**SOURCE MATERIAL**.
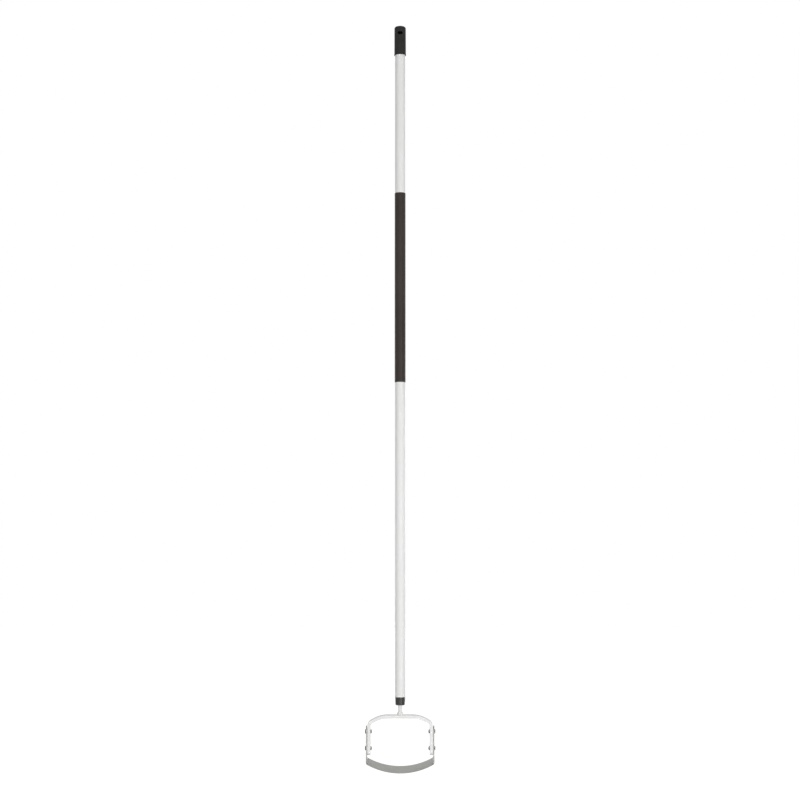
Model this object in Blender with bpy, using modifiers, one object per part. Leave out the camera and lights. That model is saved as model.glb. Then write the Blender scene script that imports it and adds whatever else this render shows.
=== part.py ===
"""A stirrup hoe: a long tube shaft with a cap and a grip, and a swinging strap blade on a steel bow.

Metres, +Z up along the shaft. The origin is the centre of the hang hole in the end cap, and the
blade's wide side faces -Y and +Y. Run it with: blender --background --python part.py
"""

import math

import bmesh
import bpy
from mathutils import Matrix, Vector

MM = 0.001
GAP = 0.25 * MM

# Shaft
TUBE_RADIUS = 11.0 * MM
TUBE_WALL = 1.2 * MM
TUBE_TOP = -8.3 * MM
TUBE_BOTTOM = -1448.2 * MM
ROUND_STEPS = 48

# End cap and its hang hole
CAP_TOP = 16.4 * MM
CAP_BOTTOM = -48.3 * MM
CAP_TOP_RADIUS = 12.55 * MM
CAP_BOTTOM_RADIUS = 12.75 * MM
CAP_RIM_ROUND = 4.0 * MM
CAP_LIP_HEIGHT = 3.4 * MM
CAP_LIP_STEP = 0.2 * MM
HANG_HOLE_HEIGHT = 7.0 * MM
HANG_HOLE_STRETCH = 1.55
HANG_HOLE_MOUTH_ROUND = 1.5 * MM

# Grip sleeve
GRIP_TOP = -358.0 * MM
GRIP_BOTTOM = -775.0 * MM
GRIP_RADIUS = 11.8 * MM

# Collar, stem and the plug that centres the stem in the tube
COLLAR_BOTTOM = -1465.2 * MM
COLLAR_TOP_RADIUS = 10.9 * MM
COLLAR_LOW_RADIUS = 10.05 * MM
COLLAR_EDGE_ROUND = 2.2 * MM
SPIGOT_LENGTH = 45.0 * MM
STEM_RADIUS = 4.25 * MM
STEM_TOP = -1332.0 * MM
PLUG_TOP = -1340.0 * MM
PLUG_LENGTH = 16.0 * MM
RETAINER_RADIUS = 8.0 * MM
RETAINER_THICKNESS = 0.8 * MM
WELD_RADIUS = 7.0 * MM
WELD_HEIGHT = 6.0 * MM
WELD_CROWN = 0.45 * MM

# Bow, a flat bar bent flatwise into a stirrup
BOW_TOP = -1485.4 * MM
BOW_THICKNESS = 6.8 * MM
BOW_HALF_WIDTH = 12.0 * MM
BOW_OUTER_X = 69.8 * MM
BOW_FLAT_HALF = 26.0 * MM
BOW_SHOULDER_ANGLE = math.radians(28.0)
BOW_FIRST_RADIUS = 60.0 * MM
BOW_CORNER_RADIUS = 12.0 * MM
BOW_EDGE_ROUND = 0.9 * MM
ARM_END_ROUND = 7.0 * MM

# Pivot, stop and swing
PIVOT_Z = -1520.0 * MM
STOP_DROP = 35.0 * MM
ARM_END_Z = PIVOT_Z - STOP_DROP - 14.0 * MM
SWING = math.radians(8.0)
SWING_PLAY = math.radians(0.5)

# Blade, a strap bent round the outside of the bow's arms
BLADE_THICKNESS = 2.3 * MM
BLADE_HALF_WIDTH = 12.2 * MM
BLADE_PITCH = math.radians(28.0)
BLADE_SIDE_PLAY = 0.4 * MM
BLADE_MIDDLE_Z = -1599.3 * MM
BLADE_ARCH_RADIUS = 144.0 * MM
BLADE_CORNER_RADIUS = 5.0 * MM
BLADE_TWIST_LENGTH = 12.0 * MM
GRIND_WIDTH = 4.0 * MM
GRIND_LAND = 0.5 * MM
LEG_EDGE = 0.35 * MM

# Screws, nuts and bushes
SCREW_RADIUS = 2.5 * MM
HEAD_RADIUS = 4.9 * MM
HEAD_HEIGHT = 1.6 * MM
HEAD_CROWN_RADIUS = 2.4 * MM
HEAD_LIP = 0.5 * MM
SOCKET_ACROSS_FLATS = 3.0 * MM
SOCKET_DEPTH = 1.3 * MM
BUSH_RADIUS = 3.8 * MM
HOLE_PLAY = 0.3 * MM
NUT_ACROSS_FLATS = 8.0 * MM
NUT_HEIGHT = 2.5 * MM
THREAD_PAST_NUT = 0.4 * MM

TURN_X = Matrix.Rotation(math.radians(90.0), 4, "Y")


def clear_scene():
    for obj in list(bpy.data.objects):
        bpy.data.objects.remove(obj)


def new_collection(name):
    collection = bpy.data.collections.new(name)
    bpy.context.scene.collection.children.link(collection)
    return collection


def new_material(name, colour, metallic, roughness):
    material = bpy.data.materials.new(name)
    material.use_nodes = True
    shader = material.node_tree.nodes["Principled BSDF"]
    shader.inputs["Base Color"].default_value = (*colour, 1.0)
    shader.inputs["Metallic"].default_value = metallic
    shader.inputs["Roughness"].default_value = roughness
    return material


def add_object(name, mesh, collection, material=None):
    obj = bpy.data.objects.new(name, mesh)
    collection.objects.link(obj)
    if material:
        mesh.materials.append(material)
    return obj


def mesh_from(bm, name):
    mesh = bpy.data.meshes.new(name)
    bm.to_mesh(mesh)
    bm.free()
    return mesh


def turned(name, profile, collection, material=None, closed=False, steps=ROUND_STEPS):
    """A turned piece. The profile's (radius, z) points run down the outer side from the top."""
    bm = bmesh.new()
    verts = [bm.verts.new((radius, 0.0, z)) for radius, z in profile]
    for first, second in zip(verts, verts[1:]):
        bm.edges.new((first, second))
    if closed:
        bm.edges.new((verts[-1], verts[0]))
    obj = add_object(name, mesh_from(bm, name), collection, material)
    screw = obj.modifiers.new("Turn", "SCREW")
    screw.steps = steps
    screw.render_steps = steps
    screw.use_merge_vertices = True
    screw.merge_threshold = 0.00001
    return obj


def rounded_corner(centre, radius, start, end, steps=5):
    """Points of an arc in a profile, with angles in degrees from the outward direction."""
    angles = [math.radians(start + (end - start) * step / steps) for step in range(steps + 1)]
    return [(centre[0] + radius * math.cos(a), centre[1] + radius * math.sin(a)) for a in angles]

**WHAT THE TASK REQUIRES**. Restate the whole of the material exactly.

**SOLUTION BELOW**.
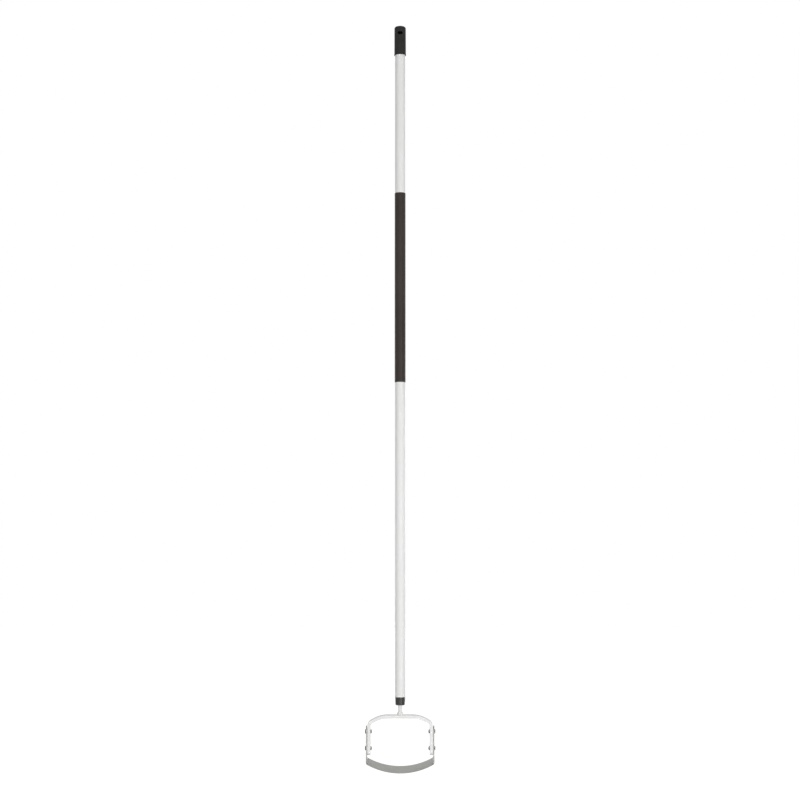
Model this object in Blender with bpy, using modifiers, one object per part. Leave out the camera and lights. That model is saved as model.glb. Then write the Blender scene script that imports it and adds whatever else this render shows.
=== part.py ===
"""A stirrup hoe: a long tube shaft with a cap and a grip, and a swinging strap blade on a steel bow.

Metres, +Z up along the shaft. The origin is the centre of the hang hole in the end cap, and the
blade's wide side faces -Y and +Y. Run it with: blender --background --python part.py
"""

import math

import bmesh
import bpy
from mathutils import Matrix, Vector

MM = 0.001
GAP = 0.25 * MM

# Shaft
TUBE_RADIUS = 11.0 * MM
TUBE_WALL = 1.2 * MM
TUBE_TOP = -8.3 * MM
TUBE_BOTTOM = -1448.2 * MM
ROUND_STEPS = 48

# End cap and its hang hole
CAP_TOP = 16.4 * MM
CAP_BOTTOM = -48.3 * MM
CAP_TOP_RADIUS = 12.55 * MM
CAP_BOTTOM_RADIUS = 12.75 * MM
CAP_RIM_ROUND = 4.0 * MM
CAP_LIP_HEIGHT = 3.4 * MM
CAP_LIP_STEP = 0.2 * MM
HANG_HOLE_HEIGHT = 7.0 * MM
HANG_HOLE_STRETCH = 1.55
HANG_HOLE_MOUTH_ROUND = 1.5 * MM

# Grip sleeve
GRIP_TOP = -358.0 * MM
GRIP_BOTTOM = -775.0 * MM
GRIP_RADIUS = 11.8 * MM

# Collar, stem and the plug that centres the stem in the tube
COLLAR_BOTTOM = -1465.2 * MM
COLLAR_TOP_RADIUS = 10.9 * MM
COLLAR_LOW_RADIUS = 10.05 * MM
COLLAR_EDGE_ROUND = 2.2 * MM
SPIGOT_LENGTH = 45.0 * MM
STEM_RADIUS = 4.25 * MM
STEM_TOP = -1332.0 * MM
PLUG_TOP = -1340.0 * MM
PLUG_LENGTH = 16.0 * MM
RETAINER_RADIUS = 8.0 * MM
RETAINER_THICKNESS = 0.8 * MM
WELD_RADIUS = 7.0 * MM
WELD_HEIGHT = 6.0 * MM
WELD_CROWN = 0.45 * MM

# Bow, a flat bar bent flatwise into a stirrup
BOW_TOP = -1485.4 * MM
BOW_THICKNESS = 6.8 * MM
BOW_HALF_WIDTH = 12.0 * MM
BOW_OUTER_X = 69.8 * MM
BOW_FLAT_HALF = 26.0 * MM
BOW_SHOULDER_ANGLE = math.radians(28.0)
BOW_FIRST_RADIUS = 60.0 * MM
BOW_CORNER_RADIUS = 12.0 * MM
BOW_EDGE_ROUND = 0.9 * MM
ARM_END_ROUND = 7.0 * MM

# Pivot, stop and swing
PIVOT_Z = -1520.0 * MM
STOP_DROP = 35.0 * MM
ARM_END_Z = PIVOT_Z - STOP_DROP - 14.0 * MM
SWING = math.radians(8.0)
SWING_PLAY = math.radians(0.5)

# Blade, a strap bent round the outside of the bow's arms
BLADE_THICKNESS = 2.3 * MM
BLADE_HALF_WIDTH = 12.2 * MM
BLADE_PITCH = math.radians(28.0)
BLADE_SIDE_PLAY = 0.4 * MM
BLADE_MIDDLE_Z = -1599.3 * MM
BLADE_ARCH_RADIUS = 144.0 * MM
BLADE_CORNER_RADIUS = 5.0 * MM
BLADE_TWIST_LENGTH = 12.0 * MM
GRIND_WIDTH = 4.0 * MM
GRIND_LAND = 0.5 * MM
LEG_EDGE = 0.35 * MM

# Screws, nuts and bushes
SCREW_RADIUS = 2.5 * MM
HEAD_RADIUS = 4.9 * MM
HEAD_HEIGHT = 1.6 * MM
HEAD_CROWN_RADIUS = 2.4 * MM
HEAD_LIP = 0.5 * MM
SOCKET_ACROSS_FLATS = 3.0 * MM
SOCKET_DEPTH = 1.3 * MM
BUSH_RADIUS = 3.8 * MM
HOLE_PLAY = 0.3 * MM
NUT_ACROSS_FLATS = 8.0 * MM
NUT_HEIGHT = 2.5 * MM
THREAD_PAST_NUT = 0.4 * MM

TURN_X = Matrix.Rotation(math.radians(90.0), 4, "Y")


def clear_scene():
    for obj in list(bpy.data.objects):
        bpy.data.objects.remove(obj)


def new_collection(name):
    collection = bpy.data.collections.new(name)
    bpy.context.scene.collection.children.link(collection)
    return collection


def new_material(name, colour, metallic, roughness):
    material = bpy.data.materials.new(name)
    material.use_nodes = True
    shader = material.node_tree.nodes["Principled BSDF"]
    shader.inputs["Base Color"].default_value = (*colour, 1.0)
    shader.inputs["Metallic"].default_value = metallic
    shader.inputs["Roughness"].default_value = roughness
    return material


def add_object(name, mesh, collection, material=None):
    obj = bpy.data.objects.new(name, mesh)
    collection.objects.link(obj)
    if material:
        mesh.materials.append(material)
    return obj


def mesh_from(bm, name):
    mesh = bpy.data.meshes.new(name)
    bm.to_mesh(mesh)
    bm.free()
    return mesh


def turned(name, profile, collection, material=None, closed=False, steps=ROUND_STEPS):
    """A turned piece. The profile's (radius, z) points run down the outer side from the top."""
    bm = bmesh.new()
    verts = [bm.verts.new((radius, 0.0, z)) for radius, z in profile]
    for first, second in zip(verts, verts[1:]):
        bm.edges.new((first, second))
    if closed:
        bm.edges.new((verts[-1], verts[0]))
    obj = add_object(name, mesh_from(bm, name), collection, material)
    screw = obj.modifiers.new("Turn", "SCREW")
    screw.steps = steps
    screw.render_steps = steps
    screw.use_merge_vertices = True
    screw.merge_threshold = 0.00001
    return obj


def rounded_corner(centre, radius, start, end, steps=5):
    """Points of an arc in a profile, with angles in degrees from the outward direction."""
    angles = [math.radians(start + (end - start) * step / steps) for step in range(steps + 1)]
    return [(centre[0] + radius * math.cos(a), centre[1] + radius * math.sin(a)) for a in angles]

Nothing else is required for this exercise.